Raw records

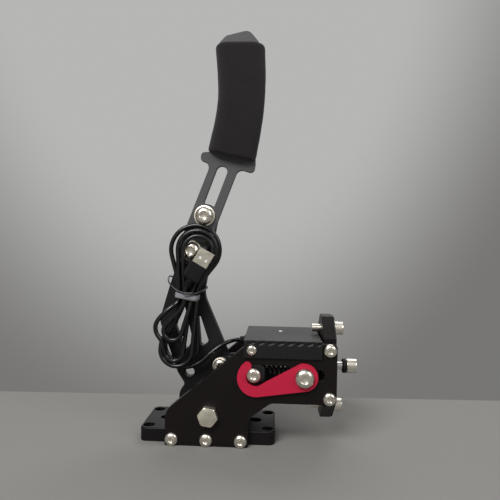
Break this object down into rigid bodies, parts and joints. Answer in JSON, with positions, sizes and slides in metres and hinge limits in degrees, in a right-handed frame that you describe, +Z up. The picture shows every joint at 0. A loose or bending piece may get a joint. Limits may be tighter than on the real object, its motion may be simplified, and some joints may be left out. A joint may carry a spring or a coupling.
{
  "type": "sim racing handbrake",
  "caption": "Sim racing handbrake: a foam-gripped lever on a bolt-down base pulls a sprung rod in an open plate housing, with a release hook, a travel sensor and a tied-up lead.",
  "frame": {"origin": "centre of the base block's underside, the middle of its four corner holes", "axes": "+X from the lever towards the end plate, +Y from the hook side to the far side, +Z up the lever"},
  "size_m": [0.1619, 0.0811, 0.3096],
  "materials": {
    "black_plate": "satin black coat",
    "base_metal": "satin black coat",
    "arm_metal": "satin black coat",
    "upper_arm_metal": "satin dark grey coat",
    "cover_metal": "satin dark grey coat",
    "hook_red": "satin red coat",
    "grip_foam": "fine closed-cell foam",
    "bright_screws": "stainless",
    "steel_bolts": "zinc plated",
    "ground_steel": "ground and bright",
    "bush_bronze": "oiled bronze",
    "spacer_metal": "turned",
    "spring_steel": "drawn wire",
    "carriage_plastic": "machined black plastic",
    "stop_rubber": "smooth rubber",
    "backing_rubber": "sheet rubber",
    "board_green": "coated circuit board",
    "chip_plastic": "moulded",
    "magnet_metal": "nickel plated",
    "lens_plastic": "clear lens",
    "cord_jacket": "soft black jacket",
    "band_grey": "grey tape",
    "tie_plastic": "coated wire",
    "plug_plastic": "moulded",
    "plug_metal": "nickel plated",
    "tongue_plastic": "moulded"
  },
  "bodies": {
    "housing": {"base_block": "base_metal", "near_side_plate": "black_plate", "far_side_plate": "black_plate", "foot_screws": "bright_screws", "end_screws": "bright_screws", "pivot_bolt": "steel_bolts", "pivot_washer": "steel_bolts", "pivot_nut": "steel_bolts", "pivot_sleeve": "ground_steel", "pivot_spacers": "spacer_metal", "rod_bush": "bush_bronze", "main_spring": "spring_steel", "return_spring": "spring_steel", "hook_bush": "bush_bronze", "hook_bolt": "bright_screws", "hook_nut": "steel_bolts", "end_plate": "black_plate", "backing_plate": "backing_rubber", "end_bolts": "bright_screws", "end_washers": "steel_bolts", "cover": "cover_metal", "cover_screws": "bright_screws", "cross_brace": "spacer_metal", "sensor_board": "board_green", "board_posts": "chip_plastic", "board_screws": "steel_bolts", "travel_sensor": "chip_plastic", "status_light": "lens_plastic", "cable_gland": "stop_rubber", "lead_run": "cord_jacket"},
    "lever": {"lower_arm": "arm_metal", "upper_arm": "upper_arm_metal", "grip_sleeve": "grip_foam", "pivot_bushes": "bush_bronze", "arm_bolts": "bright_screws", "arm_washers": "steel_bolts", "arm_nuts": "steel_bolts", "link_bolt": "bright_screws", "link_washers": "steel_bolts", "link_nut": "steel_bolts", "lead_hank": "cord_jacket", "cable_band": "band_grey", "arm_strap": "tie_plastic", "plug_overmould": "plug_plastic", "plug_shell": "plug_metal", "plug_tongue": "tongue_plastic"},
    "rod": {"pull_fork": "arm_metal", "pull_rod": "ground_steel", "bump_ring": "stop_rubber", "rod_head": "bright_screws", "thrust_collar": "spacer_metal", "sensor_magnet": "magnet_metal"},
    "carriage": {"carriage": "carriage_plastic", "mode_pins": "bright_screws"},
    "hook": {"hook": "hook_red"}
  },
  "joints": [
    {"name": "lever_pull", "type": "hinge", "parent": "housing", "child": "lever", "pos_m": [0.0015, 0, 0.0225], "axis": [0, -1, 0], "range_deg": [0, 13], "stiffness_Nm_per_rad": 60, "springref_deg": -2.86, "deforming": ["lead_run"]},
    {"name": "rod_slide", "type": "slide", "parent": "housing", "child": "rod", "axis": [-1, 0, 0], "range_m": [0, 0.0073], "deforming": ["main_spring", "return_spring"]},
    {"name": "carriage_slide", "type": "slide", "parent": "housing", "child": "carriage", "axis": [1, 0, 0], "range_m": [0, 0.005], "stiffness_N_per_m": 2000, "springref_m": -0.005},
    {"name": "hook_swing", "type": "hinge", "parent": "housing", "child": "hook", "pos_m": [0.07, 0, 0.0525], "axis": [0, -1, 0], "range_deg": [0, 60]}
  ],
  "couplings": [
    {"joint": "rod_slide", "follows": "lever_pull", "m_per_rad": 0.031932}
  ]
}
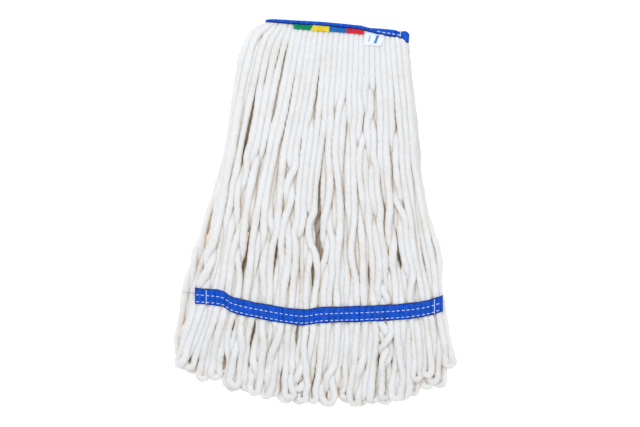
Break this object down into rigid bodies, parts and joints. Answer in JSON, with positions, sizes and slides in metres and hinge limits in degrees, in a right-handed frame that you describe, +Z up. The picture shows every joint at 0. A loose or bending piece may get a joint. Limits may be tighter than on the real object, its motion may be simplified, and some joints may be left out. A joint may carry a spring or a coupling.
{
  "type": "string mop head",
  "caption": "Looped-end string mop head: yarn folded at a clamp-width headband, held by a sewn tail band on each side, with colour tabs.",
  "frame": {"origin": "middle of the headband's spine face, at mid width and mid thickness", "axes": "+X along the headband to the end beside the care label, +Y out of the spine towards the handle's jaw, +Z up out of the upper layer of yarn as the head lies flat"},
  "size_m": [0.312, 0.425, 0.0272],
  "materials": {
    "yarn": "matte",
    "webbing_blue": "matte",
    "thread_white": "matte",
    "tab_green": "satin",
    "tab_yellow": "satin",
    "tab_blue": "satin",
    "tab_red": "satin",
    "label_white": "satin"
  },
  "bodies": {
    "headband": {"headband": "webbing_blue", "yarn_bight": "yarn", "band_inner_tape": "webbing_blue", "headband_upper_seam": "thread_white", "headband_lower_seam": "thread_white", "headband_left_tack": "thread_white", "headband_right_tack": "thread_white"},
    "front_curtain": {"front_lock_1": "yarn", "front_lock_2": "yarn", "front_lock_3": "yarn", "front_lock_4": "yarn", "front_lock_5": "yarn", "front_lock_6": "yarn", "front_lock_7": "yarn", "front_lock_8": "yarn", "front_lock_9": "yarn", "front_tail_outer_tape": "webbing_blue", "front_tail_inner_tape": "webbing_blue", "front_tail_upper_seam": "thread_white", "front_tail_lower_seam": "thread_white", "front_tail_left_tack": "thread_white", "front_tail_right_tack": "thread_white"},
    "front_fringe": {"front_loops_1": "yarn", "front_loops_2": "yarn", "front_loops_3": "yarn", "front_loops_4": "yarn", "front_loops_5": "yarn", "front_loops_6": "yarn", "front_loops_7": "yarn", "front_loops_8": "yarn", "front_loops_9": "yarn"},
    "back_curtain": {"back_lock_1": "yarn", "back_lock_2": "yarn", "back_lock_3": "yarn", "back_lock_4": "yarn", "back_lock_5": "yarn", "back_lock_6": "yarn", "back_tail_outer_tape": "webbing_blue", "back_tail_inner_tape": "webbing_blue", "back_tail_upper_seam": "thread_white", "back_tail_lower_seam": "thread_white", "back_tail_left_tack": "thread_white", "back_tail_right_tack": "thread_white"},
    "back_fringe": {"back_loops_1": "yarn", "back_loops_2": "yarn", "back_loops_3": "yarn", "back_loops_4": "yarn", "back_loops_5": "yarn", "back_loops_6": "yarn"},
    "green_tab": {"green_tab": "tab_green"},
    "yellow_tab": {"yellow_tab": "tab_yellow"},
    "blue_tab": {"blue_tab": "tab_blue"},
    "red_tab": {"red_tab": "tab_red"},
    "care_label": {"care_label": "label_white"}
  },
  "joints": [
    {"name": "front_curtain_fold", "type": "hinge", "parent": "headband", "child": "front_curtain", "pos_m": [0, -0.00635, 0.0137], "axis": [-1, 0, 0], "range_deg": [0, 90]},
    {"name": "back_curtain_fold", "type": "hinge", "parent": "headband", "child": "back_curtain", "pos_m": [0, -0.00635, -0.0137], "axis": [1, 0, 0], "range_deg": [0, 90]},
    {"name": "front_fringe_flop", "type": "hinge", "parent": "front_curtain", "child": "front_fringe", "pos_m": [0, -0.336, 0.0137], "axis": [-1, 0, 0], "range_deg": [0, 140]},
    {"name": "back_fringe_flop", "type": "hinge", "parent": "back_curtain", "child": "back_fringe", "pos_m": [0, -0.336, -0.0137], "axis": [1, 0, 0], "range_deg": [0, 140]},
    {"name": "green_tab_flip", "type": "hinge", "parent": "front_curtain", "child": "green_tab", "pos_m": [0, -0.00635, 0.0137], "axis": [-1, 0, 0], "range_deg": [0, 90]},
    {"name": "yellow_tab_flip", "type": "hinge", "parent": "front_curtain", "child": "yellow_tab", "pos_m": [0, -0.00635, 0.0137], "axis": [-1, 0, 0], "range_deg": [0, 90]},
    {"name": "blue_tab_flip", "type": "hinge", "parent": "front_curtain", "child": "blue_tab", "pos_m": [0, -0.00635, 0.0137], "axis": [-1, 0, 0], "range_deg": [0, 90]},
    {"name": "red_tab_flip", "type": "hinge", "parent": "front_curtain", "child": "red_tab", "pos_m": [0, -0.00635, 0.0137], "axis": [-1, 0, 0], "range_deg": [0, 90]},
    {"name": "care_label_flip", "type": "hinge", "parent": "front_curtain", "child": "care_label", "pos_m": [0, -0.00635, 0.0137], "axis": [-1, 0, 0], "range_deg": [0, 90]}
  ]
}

---

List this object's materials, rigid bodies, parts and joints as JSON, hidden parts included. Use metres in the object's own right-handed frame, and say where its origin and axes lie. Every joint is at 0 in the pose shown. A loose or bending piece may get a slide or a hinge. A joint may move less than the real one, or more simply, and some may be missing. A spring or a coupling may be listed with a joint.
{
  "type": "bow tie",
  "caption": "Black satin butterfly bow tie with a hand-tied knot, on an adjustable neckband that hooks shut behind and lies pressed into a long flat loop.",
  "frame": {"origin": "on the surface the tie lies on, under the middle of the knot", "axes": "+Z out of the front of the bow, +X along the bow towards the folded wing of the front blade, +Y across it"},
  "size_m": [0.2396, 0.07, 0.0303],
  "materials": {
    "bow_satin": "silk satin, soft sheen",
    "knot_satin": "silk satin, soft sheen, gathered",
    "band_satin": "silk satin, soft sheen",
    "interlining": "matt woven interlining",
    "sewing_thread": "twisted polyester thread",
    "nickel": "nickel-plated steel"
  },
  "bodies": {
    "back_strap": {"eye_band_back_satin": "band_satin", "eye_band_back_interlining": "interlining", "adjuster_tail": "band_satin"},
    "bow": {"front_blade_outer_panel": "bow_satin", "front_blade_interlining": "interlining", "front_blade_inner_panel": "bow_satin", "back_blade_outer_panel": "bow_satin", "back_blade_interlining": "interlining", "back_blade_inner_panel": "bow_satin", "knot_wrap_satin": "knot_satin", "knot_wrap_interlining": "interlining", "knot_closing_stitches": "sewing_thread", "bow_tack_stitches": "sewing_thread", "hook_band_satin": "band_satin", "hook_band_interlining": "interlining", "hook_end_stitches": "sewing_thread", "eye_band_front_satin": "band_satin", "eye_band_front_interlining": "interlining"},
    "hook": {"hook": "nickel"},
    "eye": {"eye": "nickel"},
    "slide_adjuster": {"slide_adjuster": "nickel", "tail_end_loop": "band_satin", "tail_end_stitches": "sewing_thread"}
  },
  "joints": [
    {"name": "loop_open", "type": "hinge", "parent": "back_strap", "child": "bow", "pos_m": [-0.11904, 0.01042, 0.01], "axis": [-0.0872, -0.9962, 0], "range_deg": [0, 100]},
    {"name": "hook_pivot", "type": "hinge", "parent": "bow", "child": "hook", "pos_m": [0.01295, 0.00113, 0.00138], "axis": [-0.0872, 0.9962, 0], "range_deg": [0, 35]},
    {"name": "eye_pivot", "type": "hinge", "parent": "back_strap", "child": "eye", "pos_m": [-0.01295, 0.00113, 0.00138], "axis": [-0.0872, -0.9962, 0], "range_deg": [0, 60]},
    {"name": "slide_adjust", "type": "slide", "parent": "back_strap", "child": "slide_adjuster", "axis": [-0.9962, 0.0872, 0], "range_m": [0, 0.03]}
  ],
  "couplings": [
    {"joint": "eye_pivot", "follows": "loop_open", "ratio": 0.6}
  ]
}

## WHAT YOU HAVE TO DO:
Each line in the listing above that contains "origin" should be copied.

## WORKED SOLUTION:
  "frame": {"origin": "centre of the base block's underside, the middle of its four corner holes", "axes": "+X from the lever towards the end plate, +Y from the hook side to the far side, +Z up the lever"},
  "frame": {"origin": "middle of the headband's spine face, at mid width and mid thickness", "axes": "+X along the headband to the end beside the care label, +Y out of the spine towards the handle's jaw, +Z up out of the upper layer of yarn as the head lies flat"},
List this object's materials, rigid bodies, parts and joints as JSON, hidden parts included. Use metres in the object's own right-handed frame, and say where its origin and axes lie. Every joint is at 0 in the pose shown. A loose or bending piece may get a slide or a hinge. A joint may move less than the real one, or more simply, and some may be missing. A spring or a coupling may be listed with a joint.
  "frame": {"origin": "on the surface the tie lies on, under the middle of the knot", "axes": "+Z out of the front of the bow, +X along the bow towards the folded wing of the front blade, +Y across it"},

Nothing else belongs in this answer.